Now to calculate $\dim \mathcal{L}$, maybe one of the strongest methods is rank-nullify. To use this, we’d wanna find a linear operator $A : L(\mathbb{R}^{10}, \mathbb{R}^8) \to V$ such that $\ker A = \mathcal{L}$. One option I see is this. We essentially want an operator $A$ which tells us how a matrix $T \in L( \mathbb{R}^{10} , \mathbb{R}^8)$ acts on $M$. Let $f_1, f_2, f_3, f_4$ be a basis for $M$, and let $B$ be the matrix in $L( \mathbb{4} , \mathbb{R}^{10})$ whose columns are $f_1, f_2. f_3, f_4$. Define $A: L( \mathbb{R}^{10}, \mathbb{R}^8) \to L( \mathbb{R}^4, \mathbb{R}^8)$ by $$AT = TB .$$

Then you can check that $\ker A = \mathcal{L}$, and from here use rank-nullity to find $\dim \mathcal{L}$.

Answer 3

First of all $$ \begin{aligned} \mathcal L &=\{\ T\in L\left(\mathbb R^{10},\mathbb R^8\right) \ :\ M\subseteq \operatorname{Ker} T\ \} \\ &=\{\ T\in L\left(\mathbb R^{10},\mathbb R^8\right) \ :\ T(M)=0\ \} \\ \end{aligned} $$ is a vector space. (Take for this $S,T$ to be two elements in this set, and let $a,b$ be two real scalars. Then $aS+bT$ is a linear map, and in each $v$ in $M$ we have $(aS+bT)(v)=aS(v)+bT(v)=a\cdot 0+b\cdot 0=0+0=0$, so $(aS+bT)(M)$ is the zero vector space $0$.
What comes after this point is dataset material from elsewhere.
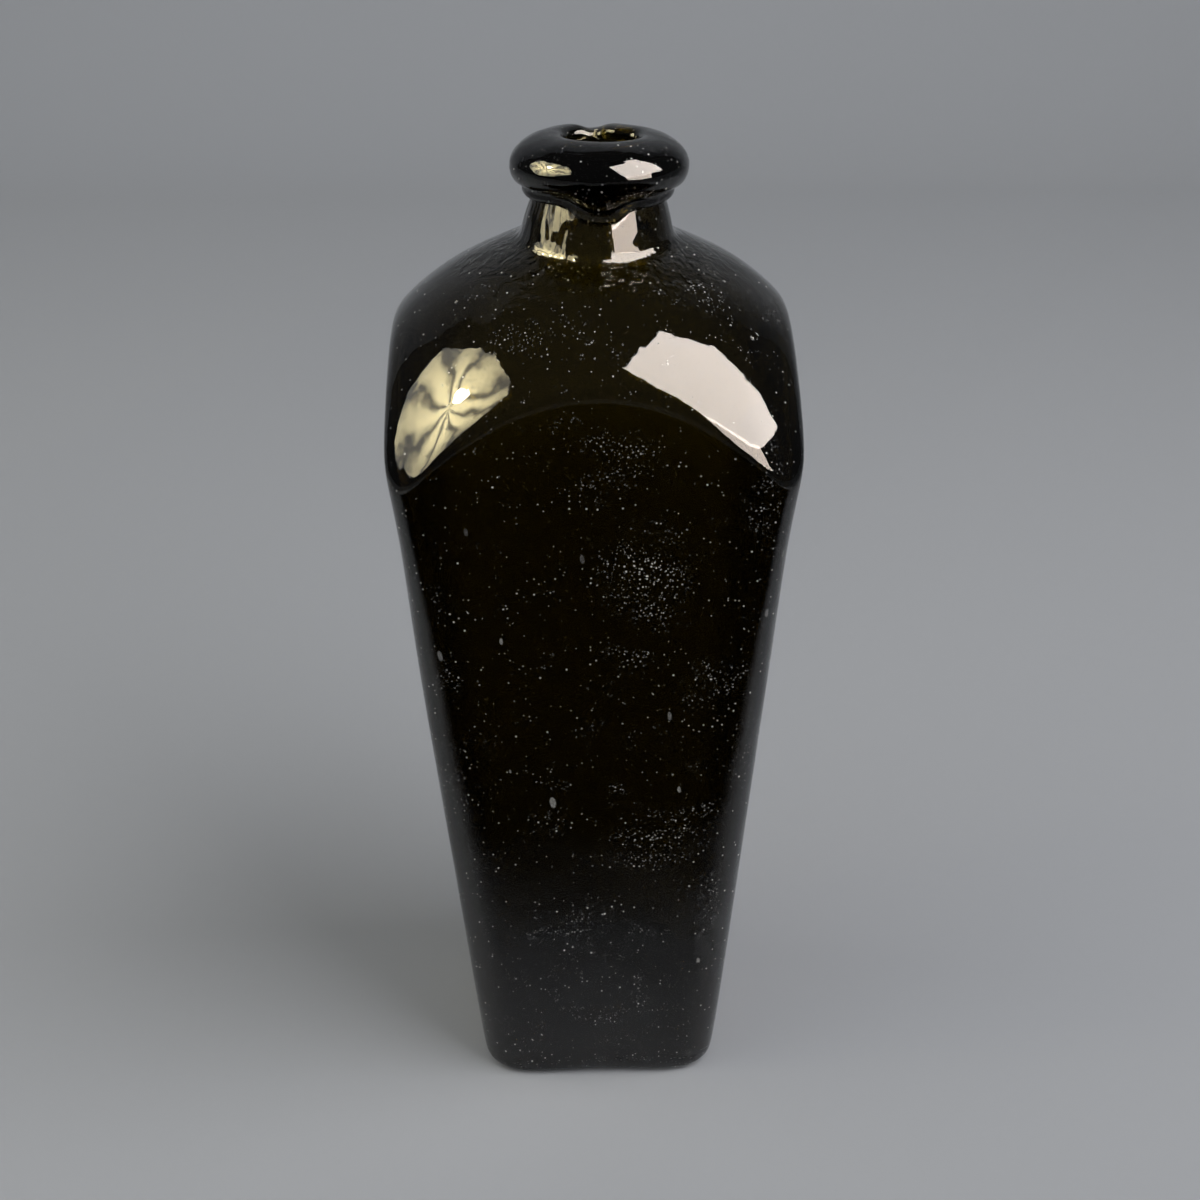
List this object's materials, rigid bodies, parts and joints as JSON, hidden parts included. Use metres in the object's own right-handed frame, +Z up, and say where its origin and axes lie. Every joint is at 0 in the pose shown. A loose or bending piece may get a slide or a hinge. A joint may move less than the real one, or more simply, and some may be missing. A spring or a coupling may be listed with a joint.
{
  "type": "case gin bottle",
  "caption": "Hand-blown dark glass bottle with a tapered square body, domed shoulder, short neck and thick laid-on lip.",
  "frame": {"origin": "on the ground, under the middle of the shoulder, which is the widest part", "axes": "+Z up along the bottle towards its mouth, front panel towards -Y, +X to the right of the front panel"},
  "size_m": [0.1004, 0.1004, 0.2581],
  "materials": {
    "dark_olive_glass": "fire-polished, seedy, very dark olive amber",
    "lip_glass": "fire-polished, tooled, very dark olive",
    "scar_glass": "broken and partly fire-polished, very dark olive"
  },
  "bodies": {
    "root": {"blown_body": "dark_olive_glass", "laid_on_lip": "lip_glass", "iron_scar_ring": "scar_glass"}
  },
  "joints": []
}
Now let $m_1,m_2,m_3,m_4$ be a basis of $M$. Extend it using vectors $n_1,n_2,n_3,n_4,n_5,n_6$ to a basis of $\Bbb R^{10}$ and denote by $N$ the vectorspace generated by these six added vectros. It has dimension $6$. Note that each $T$ in $\mathcal L$ is determined by its restriction on $N$. Conversely, each $T_1:N\to \Bbb R^8$ can be uniquely extended to a linear map in $L(\Bbb R^{10},\Bbb R^8)$ which vanishes on $M$. This implies $$ \mathcal L\cong L(N,\Bbb R^8)\cong L(\Bbb R^6,\Bbb R^8)\ , $$ a space of dimension $6\cdot 8$.